01/2019
The Apocryphal Technologies research trajectory spurred the development of communities and contributions for a special issue of the journal continent. Created, curated and edited in collaboration with media scholar and historian Anthony Enns, Apocryphal Technologies became Issue 8.1 & 2, a doubly special, double issue of the continent. journal of media, philosophy and materiality.

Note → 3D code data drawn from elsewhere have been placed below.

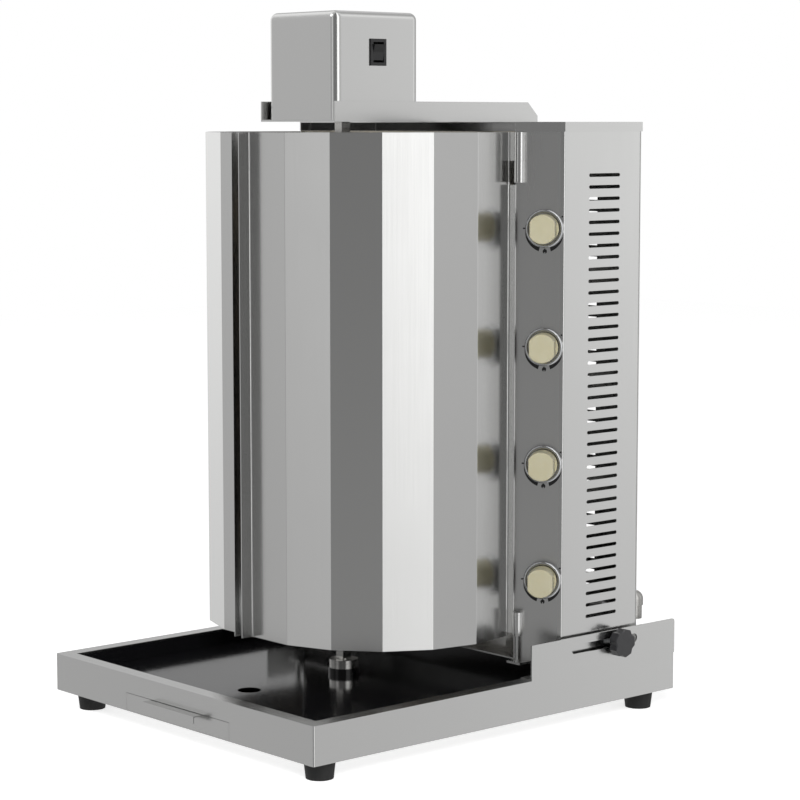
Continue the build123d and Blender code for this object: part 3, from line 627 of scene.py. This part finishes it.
# %% [markdown]
# The marks' outlines are drawn in millimetres round the stem's axis, with X to the right and Y up.
# The crescents come from two radii that part as the angle goes down to the flame. The right one
# starts lower, because the flat of the panel ends just beside the knob. The flame is a short list of
# points that make a drop with a flick.

# %% Outlines of the dial's marks
crescent_inner_r = 24.7
crescent_outer_r = 25.0
crescent_swell = 4.9
crescent_end = 15


def ring_point(radius, angle):
    return radius * cos(radians(angle)), radius * sin(radians(angle))


def crescent(side, start):
    """Swelling arc down to the flame. Side is -1 on the left, start is in degrees from the bottom."""
    steps = 18
    outer, inner = [], []
    for i in range(steps + 1):
        share = i / steps
        angle = 270 + side * (start - share * (start - crescent_end))
        outer.append(ring_point(crescent_outer_r + crescent_swell * share**0.8, angle))
        inner.append(ring_point(crescent_inner_r, angle))
    return outer + inner[::-1]


flame_drop = [
    (0.0, 3.4), (0.8, 2.4), (1.4, 1.5), (1.9, 2.1), (2.6, 0.6), (2.75, -1.0), (2.2, -2.4),
    (1.3, -3.2), (0.5, -3.2), (0.8, -2.3), (0.0, -1.2), (-0.8, -2.3), (-0.5, -3.2),
    (-1.3, -3.2), (-2.2, -2.4), (-2.75, -1.0), (-2.5, 0.6), (-1.5, 1.8), (-0.6, 2.6),
]
flame_place = (0.0, -28.4)
dash_from, dash_to, dash_high = -27.9, -24.6, 1.8
dash = [
    (dash_from, -dash_high / 2),
    (dash_to, -dash_high / 2),
    (dash_to, dash_high / 2),
    (dash_from, dash_high / 2),
]
dot_r = 1.2
dot_corners = 12
dot_x, dot_y = 22.1, 15.0
dot = []
for i in range(dot_corners):
    x, y = ring_point(dot_r, 360 * i / dot_corners)
    dot.append((dot_x + x, dot_y + y))
marks = [
    crescent(-1, 82),
    crescent(1, 66),
    [(x + flame_place[0], y + flame_place[1]) for x, y in flame_drop],
    dash,
    dot,
]
print("Marks on a dial:", len(marks))

# %% [markdown]
# One mesh holds the marks of all four dials. Each dial's place and direction come from the joint
# that its tap turns on, so the print follows the CAD if a tap is ever moved.

# %% Dial print
import bmesh

print_mesh = bmesh.new()
for number in range(1, 5):
    tap = joints[f"tap_{number}_turn"]
    out = Vector(tap["axis"]).normalized()
    right = Vector((0, 0, 1)).cross(out)
    to_panel = Matrix((right, Vector((0, 0, 1)), out)).transposed()
    middle = Vector(tap["pos_m"])
    for outline in marks:
        corners = [middle + to_panel @ Vector((x * mm, y * mm, ink_lift)) for x, y in outline]
        low = [print_mesh.verts.new(corner) for corner in corners]
        face = print_mesh.faces.new(low)
        raised = bmesh.ops.extrude_face_region(print_mesh, geom=[face])["geom"]
        lifted = [part for part in raised if isinstance(part, bmesh.types.BMVert)]
        bmesh.ops.translate(print_mesh, verts=lifted, vec=out * ink_thick)
bmesh.ops.recalc_face_normals(print_mesh, faces=print_mesh.faces)
dial_mesh = bpy.data.meshes.new("dial_print")
print_mesh.to_mesh(dial_mesh)
print_mesh.free()
dial_print = bpy.data.objects.new("dial_print", dial_mesh)
scene.collection.objects.link(dial_print)
dial_mesh.materials.append(ink)
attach(dial_print, "burner_unit")
print("Dial print faces:", len(dial_mesh.polygons))
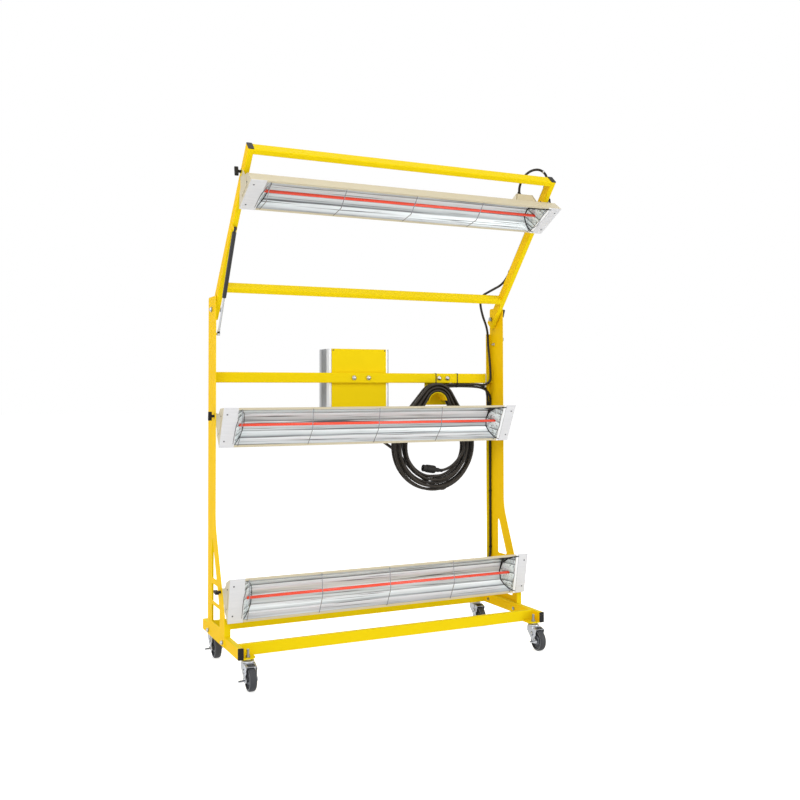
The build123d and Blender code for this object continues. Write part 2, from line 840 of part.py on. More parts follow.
def fixture(name, axis, tilt):
    """One infrared fixture: housing, reflector, lamp, wire guards and ears."""
    across = fixture_side(axis, tilt, -fixture_half)
    middle = fixture_side(axis, tilt, 0)

    with BuildPart() as housing:
        with BuildSketch(across) as outside:
            with BuildLine():
                Polyline(*housing_outline(), close=True)
            make_face()
        extrude(outside.sketch, amount=2 * fixture_half)
        with BuildSketch(fixture_side(axis, tilt, -fixture_half + housing_sheet)) as inside:
            with BuildLine():
                Polyline(*housing_outline(), close=True)
            make_face()
            offset(amount=-housing_sheet, kind=Kind.INTERSECTION, mode=Mode.REPLACE)
        extrude(inside.sketch, amount=2 * (fixture_half - housing_sheet), mode=Mode.SUBTRACT)
        mouth_half = fixture_half - housing_sheet
        mouth_start = middle.from_local_coords((face_tall / 2, -overrun, 0))
        mouth = Plane(origin=mouth_start, x_dir=(1, 0, 0), z_dir=middle.y_dir)
        slab(mouth, (0, 0), 2 * mouth_half, face_tall - 2 * lip, housing_sheet + 2 * overrun, Mode.SUBTRACT)
        box_side = fixture_back(axis, tilt)
        with BuildSketch(box_side.offset(-back_flat_wide / 2)) as junction:
            with BuildLine():
                Polyline(
                    (junction_middle - junction_base / 2, fixture_deep),
                    (junction_middle - junction_top / 2, fixture_deep + junction_tall),
                    (junction_middle + junction_top / 2, fixture_deep + junction_tall),
                    (junction_middle + junction_base / 2, fixture_deep),
                    close=True,
                )
            make_face()
        extrude(junction.sketch, amount=back_flat_wide)
        gland_base = Plane(
            origin=middle.from_local_coords((face_tall / 2, fixture_deep + junction_tall, junction_middle)),
            x_dir=(1, 0, 0),
            z_dir=middle.y_dir,
        )
        rod(gland_base, (0, 0), junction_gland_r, junction_gland_long)
        for side in sides.values():
            plate_x = side * (fixture_half - end_plate_wide / 2)
            plate_start = middle.from_local_coords((face_tall / 2, 0, plate_x))
            face = Plane(origin=plate_start, x_dir=(1, 0, 0), z_dir=-middle.y_dir)
            slab(face, (0, 0), end_plate_wide, face_tall, end_plate_thick)
    keep(housing, f"housing_{name}")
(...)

The special issue addresses the idea of how the fairly ancient concept we call “truth” has been morphed and manipulated of and for media technological ends. Muddling through 'modern life' means that we must try and poise ourselves somewhere in between 'truth' and 'lie', 'verifiability' and 'faith', because, in practice, things are never entirely subject to whim, spurious input or personal opinion, but neither are they always impermeably empirical, tested and proven. Sometimes, we check our references. Jacques Ellul famously argued that modern technologies convey “the feeling of the sacred,” as they are “always joined to mystery and magic,” and he diagnosed this quasi-religious faith as an expression of the human “power instinct,” as technologies effectively transform average citizens into “heroes, geniuses, or archangels.” Anthony Giddens similarly argued that our trust in technology tends to increase the more the complexity of technological systems surpasses our understanding, as “faith is sustained in the workings of knowledge of which the lay person is largely ignorant.” However, he also emphasized that our inability to understand these systems can lead to resistance, as “ignorance always provides grounds for scepticism or at least caution.” The contemporary condition which produces "Apocryphal Technologies" inspire utopian fantasies and conspiracy theories, cultural techniques of the imagination wherein technologies are imagined as the solution to and cause of all of our problems, with salvation and extinction potentials.
The resulting set of investigations, ranging from debunking of In vitro fertilisation technologies to discussions of mythic and imaginary aspects of digital technologies and computational algorithms, included contributions from Matt Bernico, Jill Galvan, Douglas Kahn, Meghan Elizabeth Trainor, Heidi Barkun, John Modern, Steve Connor, Tamara Kneese, Zach Horton, Siegfried Zielinski, Moritz Greiner-Petter, Stephen Cornford, Everest Pipkin, Laurence Rickels, Nicolas Nova, Peter Moosgaard, Graydon Wetzler, Dan Mellamphy, Félicien Goguey, Roger Luckhurst, Karin Ferrari and Bernhard Gustav, and contributing co-editors Jamie Allen and Anthony Enns.